What then shall we do? We can have recourse to one thought only: recall the familiar fact that we are at one and the same time part of the natural world and also the only category of created things endowed with the capacity to apprehend it; we are in creation and outside it. This gives us a peculiar power from which we can derive all we need. We can and may -- indeed we must -- first understand the system of which we are a part; because we are a part we must obey. But because we can apprehend we may apply our understanding to our profit. It is permitted to us to use Nature and to use her largely but neither to alter nor command her.
There is in reality no limit to our use if we know what are the laws we have to follow. Our application of principles may be bold in the extreme. What is more astonishing than our selection of similar plants to grow in the same area at the same time? It runs counter to one of the greatest principles of Nature. Yet we can carry it to a successful and a safe conclusion provided that we know how to restore the balance of the mixed existences that Nature loves. What is bolder than the pruning of the tree? Yet we yearly undertake this, confident in the experience which tells us of Nature's insistent desire to propagate the species, which will induce the heavier fruitage and compensate the cutting. We dig and delve and turn the soil in a way which Nature scarcely permits to her own creatures, but it is in order to lead more ample supplies of air and moisture towards the growing root. We tame and confine our animals, but it is in order to take advantage of the ineradicable instinct which causes them to procreate their young and care for them. Nothing that we do is too bold provided it is done in intelligent confirmity with law.

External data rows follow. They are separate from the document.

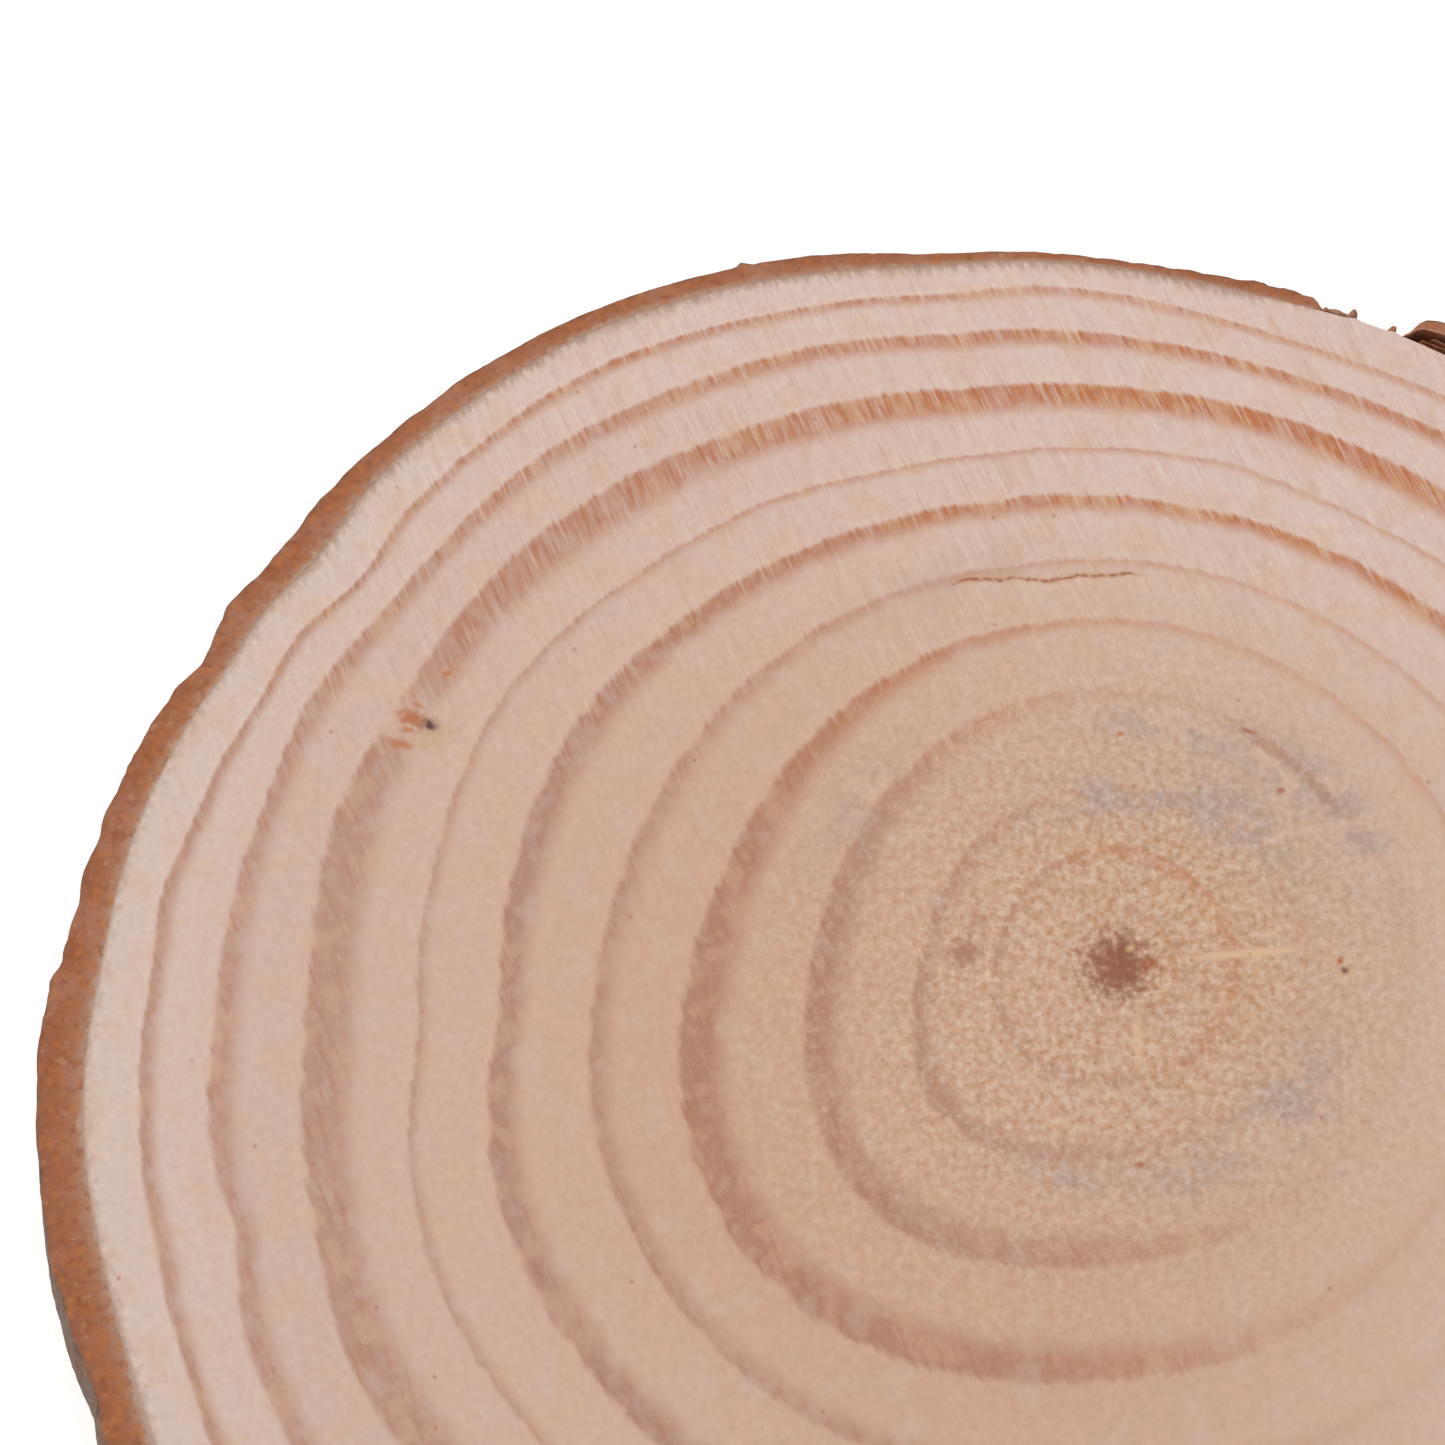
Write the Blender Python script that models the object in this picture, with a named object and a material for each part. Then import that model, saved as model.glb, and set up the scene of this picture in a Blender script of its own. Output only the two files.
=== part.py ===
# A slice sawn across a young pine stem, with its bark on, lying flat on its lower cut.
#
# Metres, +Z up. The lower cut is the plane z = 0 and the origin is the middle of the
# slice's bounding box at that height. Angles are in degrees, counter-clockwise from +X
# round the pith, which lies well off the middle because the stem grew faster on one side.

import bpy
import numpy as np

MM = 0.001

# The stem: outside of the bark, seen from above
THICKNESS = 9.0 * MM
MEAN_RADIUS = 52.1 * MM
SWELLINGS = (  # crests round the stem, height of a crest, angle of the first crest
    (1, 8.80 * MM, 236.5),
    (2, 0.92 * MM, 3.0),
    (3, 0.46 * MM, 46.0),
    (4, 0.65 * MM, 30.0),
)
DENTS = (  # a hollow and a swell of the stem: height, angle of the middle, half width
    (-0.42 * MM, 102.5, 5.5),
    (0.25 * MM, 128.0, 12.0),
)
LEAN = 1.2 * MM  # the stem wasn't square to the saw, so the lower cut lies this far aside
LEAN_ANGLE = 205.0

# The bark: thick on the fast side, thin on the slow side
BARK_THICKNESS = 1.30 * MM
THICK_SIDE = (0.90 * MM, 205.0, 38.0)  # extra thickness, angle of its middle, half width
THIN_SIDE = (-0.80 * MM, 88.0, 28.0)
BARK_LUMPS = (  # worn and swollen spots of the bark alone: height, angle, half width
    (-0.35 * MM, 152.0, 3.5),
    (-0.60 * MM, 160.5, 3.5),
    (0.50 * MM, 184.0, 5.0),
    (-0.30 * MM, 203.0, 8.0),
)
BARK_SEAT = 0.30 * MM  # gap between the bark and the wood

# The ridges that run up the bark
RIDGE_PITCH = 4.2 * MM
RIDGE_DEPTH = 0.55 * MM
UNEVEN_PITCH = ((0.55, 3.0, 1.0), (0.35, 8.0, 2.0))  # share of a pitch, waves round the stem, start
UNEVEN_DEPTH = (0.35, 5.0, 0.5)
RIDGE_SLANT = 0.25  # sideways run of a ridge for each unit of height
RIM_ROUND = 0.45 * MM  # the outer corners are worn round by this much

# The break: bark is missing between these two angles, and sprung off the wood after it
BREAK_FROM, BREAK_TO = 64.9, 71.5
BREAK_TAPER = 5.0  # degrees in which a torn end thins out
TORN_EDGE = 0.35  # share of the bark's thickness that is left at a torn end
SPRUNG_GAP = (0.70 * MM, 59.5, 5.5)
NUBS = (  # scraps of inner bark still on the bare wood: height, angle, half width
    (0.50 * MM, 68.9, 0.45),
    (0.32 * MM, 66.2, 0.35),
)

# The annual rings: mean radius, how far the ring follows the stem's outline (0 to 1),
# and how far it bulges towards the fast side
PITH_RADIUS = 1.7 * MM
PITH_FLOOR = 0.6  # share of the pith's radius that is its sunken floor
PITH_DEPTH = 0.15 * MM
RINGS = (
    (6.7 * MM, 0.00, 0.8 * MM),
    (10.5 * MM, 0.00, 2.6 * MM),
    (16.3 * MM, 0.05, 3.2 * MM),
    (21.6 * MM, 0.40, 3.2 * MM),
    (26.6 * MM, 0.65, 1.5 * MM),
    (31.6 * MM, 0.72, 1.5 * MM),
    (35.3 * MM, 0.80, 1.2 * MM),
    (40.6 * MM, 0.88, 0.6 * MM),
    (44.9 * MM, 0.95, 0.3 * MM),
    (48.1 * MM, 1.00, 0.0 * MM),
)
BULGE_ANGLE, BULGE_WIDTH = 222.0, 34.0
RING_RELIEF = 0.20 * MM  # hard latewood stands this far above the soft earlywood after it
RING_DROP = 0.35 * MM  # width of the step down on a ring's outer side

# How finely the surfaces are divided
WOOD_STEP = 2.4
BREAK_STEP = 0.35
BARK_STEP = 1.0
BARK_LEVELS = (0.0, 0.12, 0.5, 0.88, 1.0)  # heights of the points up the bark's outside


def bell(angle, middle, half_width):
    """1 at the middle angle, falling off smoothly on both sides of it."""
    away = (angle - middle + 180.0) % 360.0 - 180.0
    return np.exp(-((away / half_width) ** 2))


def smooth_step(share):
    share = np.clip(share, 0.0, 1.0)
    return share * share * (3.0 - 2.0 * share)


def sum_of_bells(angle, bells):
    return sum(height * bell(angle, middle, half_width) for height, middle, half_width in bells)


def outline(angle):
    """Radius of the outside of the bark, without its ridges and lumps."""
    radius = MEAN_RADIUS + sum_of_bells(angle, DENTS)
    for crests, height, crest_angle in SWELLINGS:
        radius += height * np.cos(crests * np.radians(angle - crest_angle))
    return radius


def bark_thickness(angle):
    return BARK_THICKNESS + sum_of_bells(angle, (THICK_SIDE, THIN_SIDE))


def wood_radius(angle):
    return outline(angle) - bark_thickness(angle) - BARK_SEAT


def ring_radius(angle, mean_radius, follows, bulge):
    every = np.arange(0.0, 360.0, WOOD_STEP)
    lopsided = wood_radius(angle) / wood_radius(every).mean() - 1.0
    return mean_radius * (1.0 + follows * lopsided) + bulge * bell(angle, BULGE_ANGLE, BULGE_WIDTH)


def ridge_height(angle, level):
    """Rounded ridges with sharp valleys between them, uneven in width and in depth."""
    turn = np.radians(angle)
    along = MEAN_RADIUS * turn / RIDGE_PITCH
    along += RIDGE_SLANT * level * THICKNESS / RIDGE_PITCH
    for share, waves, start in UNEVEN_PITCH:
        along += share * np.sin(waves * turn + start)
    share, waves, start = UNEVEN_DEPTH
    depth = RIDGE_DEPTH * (1.0 - share + share * np.sin(waves * turn + start))
    return -depth * (1.0 - np.abs(np.sin(np.pi * along)))


def ring_of_points(angle, radius, height):
    """Points round the pith, moved aside with the lean of the stem at their height."""
    turn = np.radians(angle)
    aside = LEAN * (1.0 - height / THICKNESS)
    x = radius * np.cos(turn) + aside * np.cos(np.radians(LEAN_ANGLE))
    y = radius * np.sin(turn) + aside * np.sin(np.radians(LEAN_ANGLE))
    return np.stack([x, y, np.full_like(x, height)], axis=1)


def wood_angles():
    """Even steps round the stem, with finer ones where the bare wood shows its nubs."""
    break_angles = np.arange(BREAK_FROM, BREAK_TO, BREAK_STEP)
    even = np.arange(0.0, 360.0, WOOD_STEP)
    even = even[(even < BREAK_FROM - 1.0) | (even > BREAK_TO + 1.0)]
    return np.sort(np.concatenate([even, break_angles]))


def bark_angles():
    """From one torn end round the stem to the other."""
    steps = round((360.0 + BREAK_FROM - BREAK_TO) / BARK_STEP)
    return np.linspace(BREAK_TO, 360.0 + BREAK_FROM, steps + 1)


def wood_shape():
    """A disc: rows of points from the middle of the top, over the edge, to the middle below."""
    angle = wood_angles()
    top = THICKNESS
    rows = [ring_of_points(angle, np.full_like(angle, PITH_RADIUS * PITH_FLOOR), top - PITH_DEPTH)]
    rows.append(ring_of_points(angle, np.full_like(angle, PITH_RADIUS), top))
    for mean_radius, follows, bulge in RINGS:
        crest = ring_radius(angle, mean_radius, follows, bulge)
        rows.append(ring_of_points(angle, crest, top))
        rows.append(ring_of_points(angle, crest + RING_DROP, top - RING_RELIEF))
    edge = wood_radius(angle) + sum_of_bells(angle, NUBS)
    rows.append(ring_of_points(angle, edge, top))
    rows.append(ring_of_points(angle, edge, 0.0))

    count = len(angle)
    middle_top = ring_of_points(np.zeros(1), np.zeros(1), top - PITH_DEPTH)
    middle_below = ring_of_points(np.zeros(1), np.zeros(1), 0.0)
    points = np.concatenate(rows + [middle_top, middle_below])
    top_index, below_index = len(points) - 2, len(points) - 1
    last_row = (len(rows) - 1) * count
    faces = []
    for i in range(count):
        j = (i + 1) % count
        faces.append((top_index, i, j))
        faces.append((below_index, last_row + j, last_row + i))
        for row in range(len(rows) - 1):
            near, far = row * count, (row + 1) * count
            faces.append((near + i, far + i, far + j, near + j))
    return points, faces


def bark_shape():
    """A strip bent round the wood: one closed outline for each angle, and a cap on each torn end."""
    angle = bark_angles()
    from_end = np.minimum(angle - angle[0], angle[-1] - angle)
    torn = smooth_step(from_end / BREAK_TAPER)
    inside = wood_radius(angle) + BARK_SEAT + sum_of_bells(angle, (SPRUNG_GAP,))
    whole = bark_thickness(angle) + sum_of_bells(angle, BARK_LUMPS)
    thickness = whole * (TORN_EDGE + (1.0 - TORN_EDGE) * torn)

    rows = [ring_of_points(angle, inside, THICKNESS), ring_of_points(angle, inside, 0.0)]
    for level in BARK_LEVELS:
        worn = RIM_ROUND * smooth_step(1.0 - min(level, 1.0 - level) / BARK_LEVELS[1])
        skin = torn * ridge_height(angle, level) - worn * thickness / BARK_THICKNESS
        outside = inside + np.maximum(thickness + skin, TORN_EDGE * thickness)
        rows.append(ring_of_points(angle, outside, level * THICKNESS))

    count = len(angle)
    points = np.concatenate(rows)
    around = len(rows)
    faces = [tuple(row * count for row in range(around))]
    faces.append(tuple(row * count + count - 1 for row in reversed(range(around))))
    for row in range(around):
        here, there = row * count, ((row + 1) % around) * count
        for i in range(count - 1):
            faces.append((here + i, here + i + 1, there + i + 1, there + i))
    return points, faces


def material(name, colour, roughness):
    made = bpy.data.materials.new(name)
    made.use_nodes = True
    shader = made.node_tree.nodes["Principled BSDF"]
    shader.inputs["Base Color"].default_value = (*colour, 1.0)
    shader.inputs["Roughness"].default_value = roughness
    shader.inputs["Metallic"].default_value = 0.0
    return made


def sawn_wood():
    return material("sawn pine", (0.64, 0.42, 0.30), 0.75)


def reddish_bark():
    return material("pine bark", (0.33, 0.13, 0.06), 0.9)


def add_piece(name, points, faces, finish):
    mesh = bpy.data.meshes.new(name)
    mesh.from_pydata(points.tolist(), [], faces)
    mesh.validate()
    mesh.shade_smooth()
    mesh.set_sharp_from_angle(angle=np.radians(30.0))
    mesh.materials.append(finish)
    piece = bpy.data.objects.new(name, mesh)
    bpy.context.scene.collection.objects.link(piece)
    return piece


def main():
    for old in list(bpy.data.objects):
        bpy.data.objects.remove(old, do_unlink=True)
    wood_points, wood_faces = wood_shape()
    bark_points, bark_faces = bark_shape()
    every = np.concatenate([wood_points, bark_points])
    middle = (every.min(axis=0) + every.max(axis=0)) / 2.0
    middle[2] = 0.0
    add_piece("wood", wood_points - middle, wood_faces, sawn_wood())
    add_piece("bark", bark_points - middle, bark_faces, reddish_bark())
    print("pith at x %.2f mm, y %.2f mm on the top" % (-middle[0] / MM, -middle[1] / MM))


main()
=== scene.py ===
import math
from functools import partial

import bpy
import numpy as np
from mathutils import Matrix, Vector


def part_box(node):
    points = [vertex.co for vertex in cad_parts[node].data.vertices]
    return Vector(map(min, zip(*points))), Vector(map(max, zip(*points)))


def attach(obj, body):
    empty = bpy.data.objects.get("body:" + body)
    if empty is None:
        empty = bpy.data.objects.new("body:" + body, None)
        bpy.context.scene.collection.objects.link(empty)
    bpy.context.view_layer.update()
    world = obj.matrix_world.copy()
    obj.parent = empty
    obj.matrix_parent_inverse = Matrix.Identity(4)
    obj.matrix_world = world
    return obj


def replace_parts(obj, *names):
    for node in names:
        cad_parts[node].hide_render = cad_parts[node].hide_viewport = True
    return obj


# Looks of the wood slice. Sizes are in millimetres and angles in degrees round the pith,
# counter-clockwise from +X, until a mesh or a node takes them.

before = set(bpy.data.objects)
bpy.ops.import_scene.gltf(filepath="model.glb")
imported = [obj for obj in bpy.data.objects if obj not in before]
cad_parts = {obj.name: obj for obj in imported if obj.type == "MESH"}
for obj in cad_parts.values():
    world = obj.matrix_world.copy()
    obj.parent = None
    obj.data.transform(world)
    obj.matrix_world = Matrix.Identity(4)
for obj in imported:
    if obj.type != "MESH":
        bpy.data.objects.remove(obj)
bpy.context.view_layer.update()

mm = 0.001
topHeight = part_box("wood")[1].z / mm
print("frame loaded, slice is %.1f mm thick" % topHeight)

stem = {
    "pith": (6.12, 7.72),         # where the pith comes up, from the middle of the slice
    "meanRadius": 52.1,           # outside of the bark
    # crests round the stem, height of a crest, angle of the first crest
    "swellings": ((1, 8.80, 236.5), (2, 0.92, 3.0), (3, 0.46, 46.0), (4, 0.65, 30.0)),
    "dents": ((-0.42, 102.5, 5.5), (0.25, 128.0, 12.0)),   # height, angle, half width
    "lean": 1.2,                  # the lower cut lies this far aside of the upper one
    "leanAngle": 205.0,
    "barkThickness": 1.30,
    "barkSides": ((0.90, 205.0, 38.0), (-0.80, 88.0, 28.0)),    # height, angle, half width
    "breakFrom": 64.9,            # bark is missing between these two angles
    "breakTo": 71.5,
    # where the wood itself is fuller or narrower than that: height, angle, half width
    "woodBends": ((0.26, 66.5, 6.0), (-0.10, 122.0, 24.0), (-0.18, 110.0, 5.0), (0.14, 127.0, 4.0),
                  (-0.86, 151.8, 4.8), (-0.54, 160.5, 3.5), (-0.18, 166.0, 3.0), (-0.20, 180.0, 4.5),
                  (-0.76, 201.0, 9.0)),
}


def bell(angle, middle, halfWidth):
    # 1 at the middle angle, falling off smoothly to both sides
    away = (angle - middle + 180.0) % 360.0 - 180.0
    return np.exp(-((away / halfWidth) ** 2))


def sumOfBells(angle, bells):
    return sum((height * bell(angle, middle, halfWidth) for height, middle, halfWidth in bells), 0.0 * angle)


def smoothStep(low, high, value):
    share = np.clip((value - low) / (high - low), 0.0, 1.0)
    return share * share * (3.0 - 2.0 * share)


def stemOutline(angle):
    # mean radius plus one cosine wave for each kind of swelling, plus local dents
    radius = stem["meanRadius"] + sumOfBells(angle, stem["dents"])
    for crests, height, crestAngle in stem["swellings"]:
        radius = radius + height * np.cos(crests * np.radians(angle - crestAngle))
    return radius


def barkDepth(angle):
    return stem["barkThickness"] + sumOfBells(angle, stem["barkSides"])


def evenEdge(angle):
    return stemOutline(angle) - barkDepth(angle)


def woodEdge(angle):
    return evenEdge(angle) + sumOfBells(angle, stem["woodBends"])


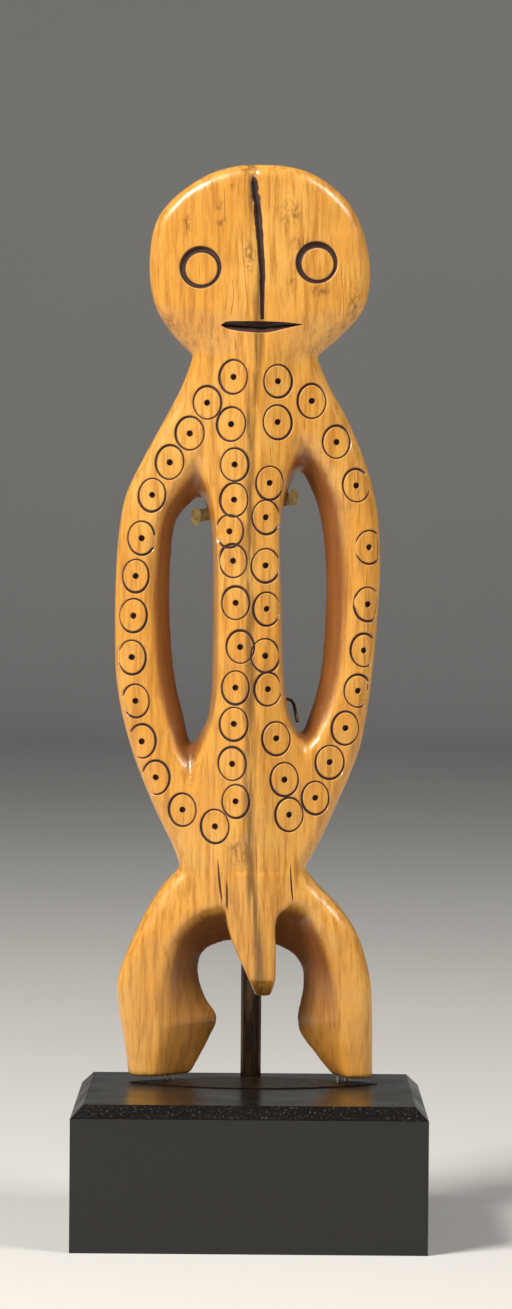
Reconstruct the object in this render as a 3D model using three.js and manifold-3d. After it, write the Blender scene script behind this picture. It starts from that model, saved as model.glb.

It is proper to admit that our decisions as to practice can never be easy. Nature is not concerned to give us simple lessons. Therefore it must always be our part to keep a careful watch on what we undertake and to abide by any test which offers us the means of a just and reasonable judgment. Of all the tests the best is that of fertility of the soil. If what we do maintains it, we may be sure that we are not astray; if we appear to be destroying it even by a little, then we are on a dangerous decline. The earth's fertility, the power that maintains the springing of the green carpet, is the one essential to the conservation of life. Only if the soil is fertile can the green leaf permanently exercise its unique power of seizing on the energy of sunlight and turning it to use. The maintenance of this continuing capacity of green living things so far outweighs any loss of past accumulations of dead matter such as coal and oil as to make the exhaustion of such mineral stores a matter of indifference.
What is the future outlook? Contrary to the prevailing mood of pessimism we may confidently answer that it is a good one. There are no past mistakes that we have made that can not be repaired; so wide is Nature's power, so boundless her generosity, she can and will help us; even where we have spread a desert the green carpet can be made to smile again.
Far more than this is promised. We are nowhere near our final probing into Nature's wealth. We have scarcely begun to assume our great inheritance. Plenty awaits us of which we have not dreamed. The possibilities of intensifying our cultivation are almost endless. If every inch of our present neglected soils were brought to the fertility of a Chinese garden, if we could recall Inca agriculture or equal the wealth of the Hunza valley, this would be a mere beginning; we could thereafter so lay out the kindly earth that, after leaving ample space for rural pleasure and urban recreation, we could provide every natural material and every natural luxury that the heart of man could wish. An abundance of food, drink, shelter, clothing is lying at our feet. If we chose to put into our use of the green carpet one-half of the energy and knowledge now dissipated for wasteful ends, the garden of Eden would be round us once again.
Into this garden we could enter as more worthy and as more amiable inhabitants. The fertility which we should be conserving in our soils would be passed on as health into our crops, our animals and ourselves; health would bring an end to some contentiousness seeing that the well-fed creature is a happy one. We will abstain from the pretence that all would be set right. The world would be as it is now; our natures much the same. But we should have abolished one fear, the fear of hunger; we should have left behind a trail of weaknesses and be fitted to enjoy the beauties of a world which we had ourselves made more lovely.
In the hard projects of agriculture common sense, experience, and facts are the only things that count. It is on these that our thesis has been based. The day will come when what is here set forth will be accepted as a very simple contribution to what each human being ought to know.